As soon as Susan gets back to her old (and repaired) mansion, she starts to hear her stuffed animals talking to her. She also receives visits from mother. Since mom left everything to Susan in the will, the only way that the opportunistic Francene and her lover Anthony (Maxwell Reed – Sea Devils) can get their hands on the fortune is to have Susan committed again for good, or to have her dead for good, whichever comes first. And then there’s the mystery as to who killed mommy in the first place…
Picture Mommy Dead is a title that immediately brings to mind What Ever Happened to Baby Jane? (’62) and Hush, Hush…Sweet Charlotte (’64), two examples of “hagsploitation” that piqued audience interest for a spell. And the comparison is apt, as all three are lurid melodramas with cooked birds, faulty elevators, half-baked visages to terrorize more delicate sensibilities. And while Mr. B.I.G. isn’t as slick as Robert Aldrich, he certainly has always lived up to the “B” in his name.
Bert I. Gordon was more at home with giant men, ants, and chickens (!) than he was with oversized parlor dramatics; Picture Mommy Dead proves that he could turn away from the fantastic towards a tempered approach without missing a beat. Don’t worry though; there’s enough family hijinks and double crossing to keep the viewer engaged, giant rats be damned.
The plot is heavy on the Gaslighting and is frankly nothing new; where Picture Mommy Dead earns its kudos is in the lean, muscular direction of Gordon and the surprisingly witty script of Robert Sherman, who wrote mainly for television (The Invaders, Barnaby Jones, Fantasy Island). The film does possess an episodic feel, it’s true; one doesn’t mind too much though as the truncated running time and shorthand psychology makes for a fascinating feature.

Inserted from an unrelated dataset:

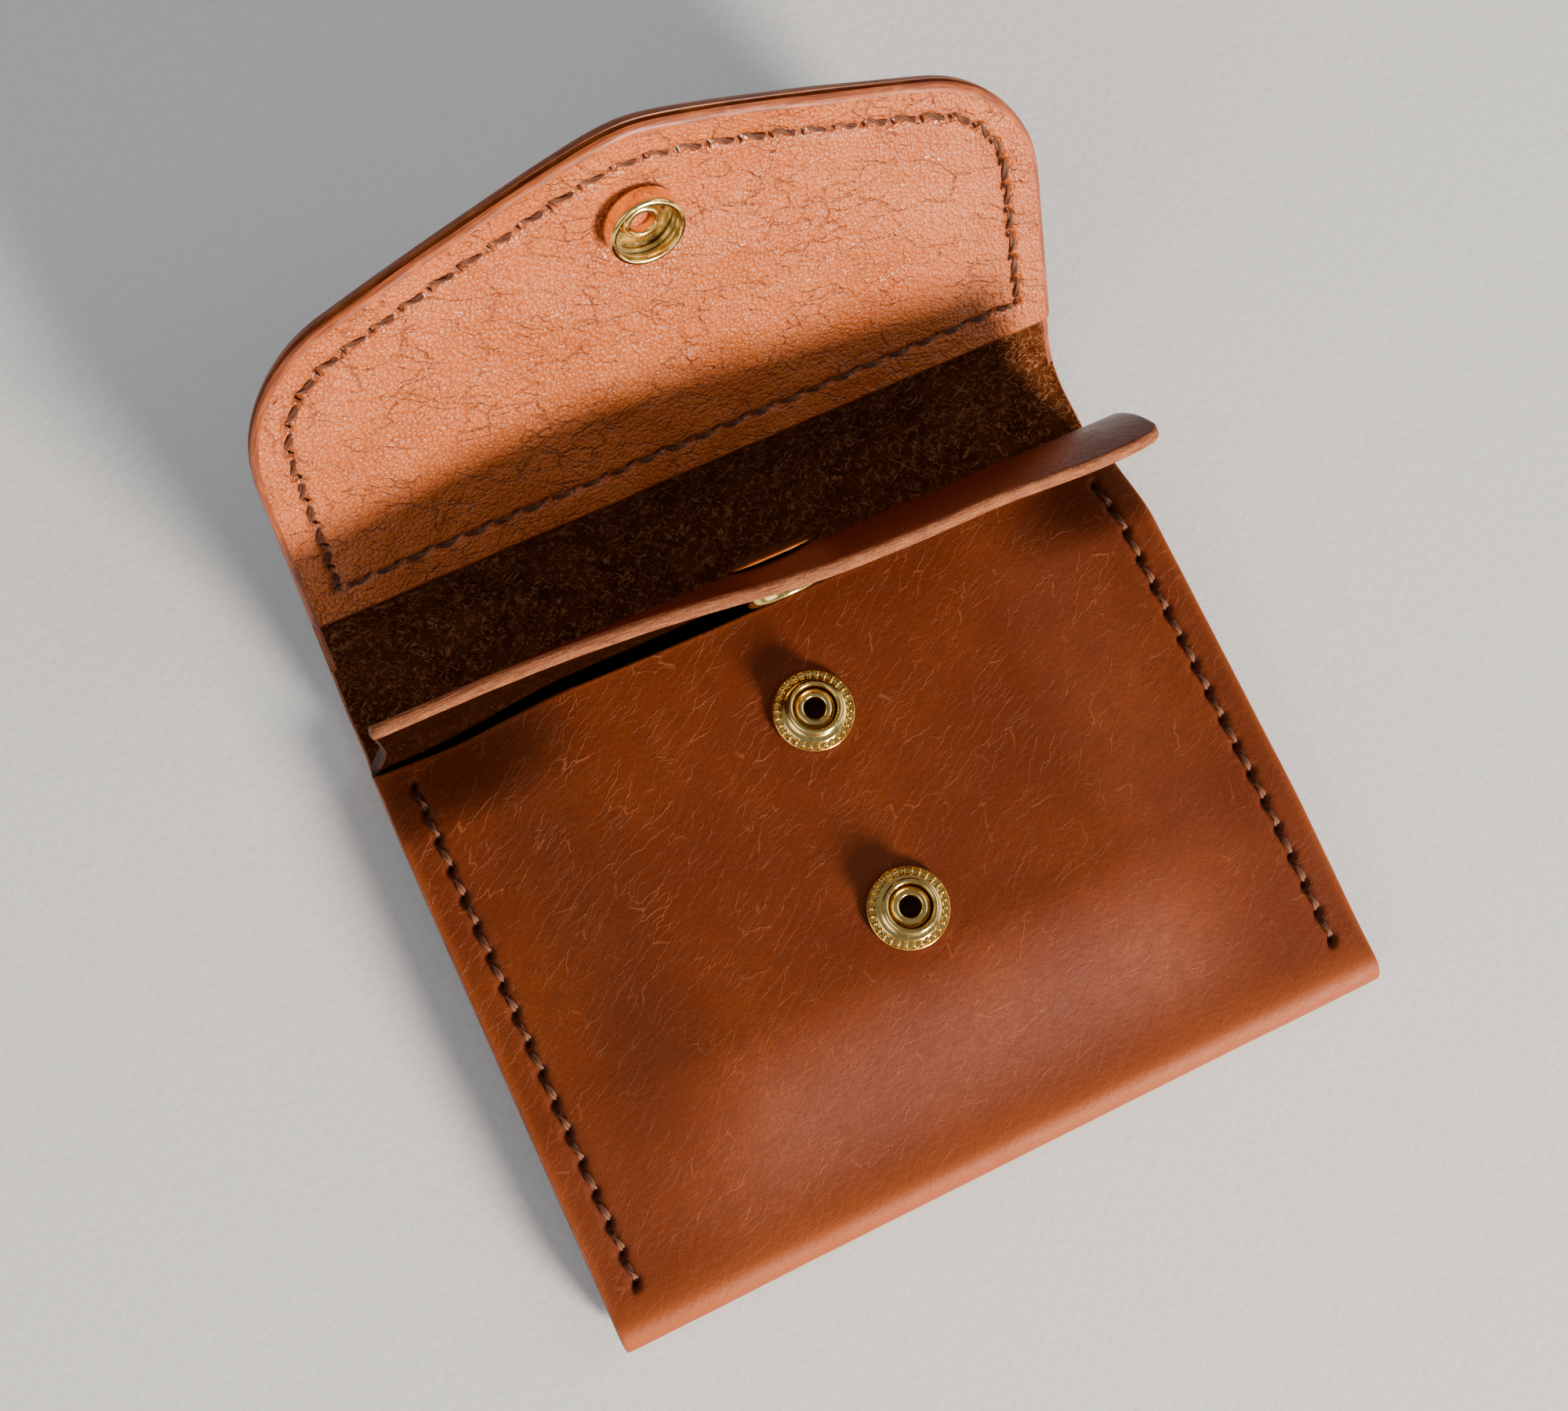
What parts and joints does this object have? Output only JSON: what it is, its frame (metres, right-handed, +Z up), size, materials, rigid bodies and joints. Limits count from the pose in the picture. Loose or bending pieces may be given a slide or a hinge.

Much is made of Susan’s recovery at home and the precarious nature of her mind – of course in every B movie every couch jockey suggests returning to the scene to “confront” ones sins and traumas, without much concern for psychic scarring itself. None of these films would exist without the “face your fear” mechanism (to be fair, that’s a lot of horror). And there is a good amount of confrontation in the film – not only Susan and her fears, but most deliciously between the triumvirate of Edward, Francene, and Anthony. Husbands and wives and lovers and ex-lovers and it soon feels like a soap opera if immolation and implied incest came up right before the station break; one gets the feeling that even the team of Aldrich and Bette Davis wouldn’t have touched this material.
Which is too bad, really; between the lively performances of the cast (perhaps Gordon is a little overburdened with carrying the picture), the ribald and catty dialogue, and Gordon’s knack for cheap thrills, Picture Mommy Dead proves that decorum shouldn’t always win out. Sometimes you just have to burn that bedroom down.
Picture Mommy Dead is currently available as an Italian import DVD from Golem Video.